Bold statements about what an outage costs are not helpful unless the methodology for calculating that cost is both divulged and reasonably calculated.

--
Warning: Teh poster of this messaeg is lysdexic
Cloud != Magic by ErichTheRed · 2017-03-03 04:30 · Score: 3, Insightful

I'm working on a huge migration of an on-site system to Azure right now, and it's hard to convince people paying the bills of what's actually needed to guarantee high availability. The S3 outage is a perfect example of this...we have the same problem with Azure Storage Accounts being treated as a magic box by the developers. For example, Azure storage has locally redundant and geo-redundant levels. People hear "redundant" and assume that there will never be any issues accessing things you store in a storage account. If there was a disaster of some kind, it only protects the _data_ against the failure of a rack (locally redundant) or a datacenter (geo-redundant.) If a problem like what happened with S3 occurred, and access to the actual storage through the software-defined magic is disrupted, you're still going to have a bad day. You just (probably) won't lose the data. Obviously the cloud providers do everything they can to make sure things stay running, but not adding in some sort of failover above the cloud service level is just asking for trouble if you're doing anything critical.
I'm a "classic IT" guy who totally has an open mind about the cloud, but I do think there's lots of hype and misinformation.

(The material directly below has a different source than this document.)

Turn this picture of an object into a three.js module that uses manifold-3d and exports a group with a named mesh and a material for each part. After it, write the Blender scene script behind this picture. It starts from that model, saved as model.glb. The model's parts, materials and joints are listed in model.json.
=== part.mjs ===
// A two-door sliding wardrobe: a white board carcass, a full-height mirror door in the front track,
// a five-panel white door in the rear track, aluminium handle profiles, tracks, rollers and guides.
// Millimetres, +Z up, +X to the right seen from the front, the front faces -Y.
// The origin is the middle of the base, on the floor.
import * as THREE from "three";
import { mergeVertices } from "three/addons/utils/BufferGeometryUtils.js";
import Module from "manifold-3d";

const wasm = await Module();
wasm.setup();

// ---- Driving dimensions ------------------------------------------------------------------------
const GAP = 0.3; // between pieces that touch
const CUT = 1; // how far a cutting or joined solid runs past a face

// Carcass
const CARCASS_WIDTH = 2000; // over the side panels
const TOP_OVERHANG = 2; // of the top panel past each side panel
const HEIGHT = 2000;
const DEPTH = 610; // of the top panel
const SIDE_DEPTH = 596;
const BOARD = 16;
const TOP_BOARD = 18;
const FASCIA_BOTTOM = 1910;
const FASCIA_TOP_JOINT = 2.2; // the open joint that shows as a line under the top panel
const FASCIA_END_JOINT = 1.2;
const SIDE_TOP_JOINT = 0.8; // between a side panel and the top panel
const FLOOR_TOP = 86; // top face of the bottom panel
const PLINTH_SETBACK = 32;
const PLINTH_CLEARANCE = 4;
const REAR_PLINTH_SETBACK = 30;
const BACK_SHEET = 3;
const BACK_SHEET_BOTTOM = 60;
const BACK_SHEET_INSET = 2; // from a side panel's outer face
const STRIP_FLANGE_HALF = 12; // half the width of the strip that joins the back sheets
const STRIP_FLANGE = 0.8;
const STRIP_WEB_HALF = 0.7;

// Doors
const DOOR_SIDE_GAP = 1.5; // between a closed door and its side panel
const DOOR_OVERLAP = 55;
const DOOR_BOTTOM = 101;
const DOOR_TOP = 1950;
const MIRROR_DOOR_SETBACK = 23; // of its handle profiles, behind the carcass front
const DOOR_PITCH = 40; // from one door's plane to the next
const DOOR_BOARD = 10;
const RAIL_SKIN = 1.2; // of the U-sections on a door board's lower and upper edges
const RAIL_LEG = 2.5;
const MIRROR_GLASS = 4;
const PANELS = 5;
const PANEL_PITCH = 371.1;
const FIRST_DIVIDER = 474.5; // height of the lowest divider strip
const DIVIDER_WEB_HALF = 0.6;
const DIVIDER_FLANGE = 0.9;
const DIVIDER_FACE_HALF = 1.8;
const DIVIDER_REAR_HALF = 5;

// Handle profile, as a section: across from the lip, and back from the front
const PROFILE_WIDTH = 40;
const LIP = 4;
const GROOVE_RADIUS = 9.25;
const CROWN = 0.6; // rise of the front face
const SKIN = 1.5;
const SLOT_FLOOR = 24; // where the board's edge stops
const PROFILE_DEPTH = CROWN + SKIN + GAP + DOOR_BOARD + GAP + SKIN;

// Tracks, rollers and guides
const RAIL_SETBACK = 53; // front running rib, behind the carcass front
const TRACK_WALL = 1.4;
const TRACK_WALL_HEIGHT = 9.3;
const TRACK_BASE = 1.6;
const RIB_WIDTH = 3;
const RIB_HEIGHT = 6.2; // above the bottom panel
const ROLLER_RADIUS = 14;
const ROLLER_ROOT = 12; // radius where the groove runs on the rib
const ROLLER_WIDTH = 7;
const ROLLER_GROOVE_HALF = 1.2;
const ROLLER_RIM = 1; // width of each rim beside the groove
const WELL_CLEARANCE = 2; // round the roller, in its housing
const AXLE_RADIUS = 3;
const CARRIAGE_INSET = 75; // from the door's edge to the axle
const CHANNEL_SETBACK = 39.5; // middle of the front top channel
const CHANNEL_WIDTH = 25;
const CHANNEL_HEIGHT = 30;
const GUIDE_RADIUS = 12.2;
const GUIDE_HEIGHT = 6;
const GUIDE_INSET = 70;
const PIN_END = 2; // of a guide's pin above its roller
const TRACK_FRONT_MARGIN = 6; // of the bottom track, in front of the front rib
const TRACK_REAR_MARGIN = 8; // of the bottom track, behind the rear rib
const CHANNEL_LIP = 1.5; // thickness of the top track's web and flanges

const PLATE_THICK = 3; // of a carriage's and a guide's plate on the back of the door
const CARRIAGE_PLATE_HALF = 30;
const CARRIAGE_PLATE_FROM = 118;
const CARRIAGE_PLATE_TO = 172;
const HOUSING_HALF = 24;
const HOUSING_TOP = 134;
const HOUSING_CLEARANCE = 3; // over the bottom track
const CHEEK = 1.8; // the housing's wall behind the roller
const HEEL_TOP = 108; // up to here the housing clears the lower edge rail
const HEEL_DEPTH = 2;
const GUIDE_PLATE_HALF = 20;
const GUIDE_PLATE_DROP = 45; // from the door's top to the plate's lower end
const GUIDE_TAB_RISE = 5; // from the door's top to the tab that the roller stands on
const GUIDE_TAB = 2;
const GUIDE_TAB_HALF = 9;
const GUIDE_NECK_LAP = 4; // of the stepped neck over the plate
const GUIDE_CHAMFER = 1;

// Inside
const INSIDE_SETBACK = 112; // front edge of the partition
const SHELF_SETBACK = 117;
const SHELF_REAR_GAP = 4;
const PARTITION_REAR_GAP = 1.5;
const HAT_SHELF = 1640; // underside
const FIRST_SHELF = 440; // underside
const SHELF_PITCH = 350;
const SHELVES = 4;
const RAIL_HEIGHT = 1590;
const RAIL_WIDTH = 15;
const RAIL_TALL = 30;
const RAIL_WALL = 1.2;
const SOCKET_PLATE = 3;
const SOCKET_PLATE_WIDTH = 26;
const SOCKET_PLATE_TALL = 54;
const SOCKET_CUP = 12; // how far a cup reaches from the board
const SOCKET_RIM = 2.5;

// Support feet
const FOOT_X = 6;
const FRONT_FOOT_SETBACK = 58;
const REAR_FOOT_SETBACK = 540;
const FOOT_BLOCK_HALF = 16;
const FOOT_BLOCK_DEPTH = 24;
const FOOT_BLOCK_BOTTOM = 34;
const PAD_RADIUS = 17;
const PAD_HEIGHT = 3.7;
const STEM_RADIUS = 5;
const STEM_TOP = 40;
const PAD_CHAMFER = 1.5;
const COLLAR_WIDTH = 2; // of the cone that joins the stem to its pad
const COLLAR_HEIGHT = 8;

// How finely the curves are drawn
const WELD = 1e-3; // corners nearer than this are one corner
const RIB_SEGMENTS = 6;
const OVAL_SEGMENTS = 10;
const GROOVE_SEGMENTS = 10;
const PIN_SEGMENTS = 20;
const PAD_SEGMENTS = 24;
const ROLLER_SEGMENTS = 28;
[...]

Designing for high availability is at least as hard as it was. Doing this in the cloud is quite expensive...maybe not as expensive as rolling your own infrastructure, but a wake-up call when the CIO gets the bill. I just wish the hype bubble would die down so people could have rational conversations about public cloud. It's just like on-premises stuff - don't pay for HA and risk downtime, or pay up and get the SLAs you pay for. I just hate that people are going around saying the cloud is bulletproof and immune to failures....it's technology at the end of the day and people make mistakes (especially overworked AWS engineers working 100 hour weeks or Microsoft guys who forgot to renew certificates, etc.)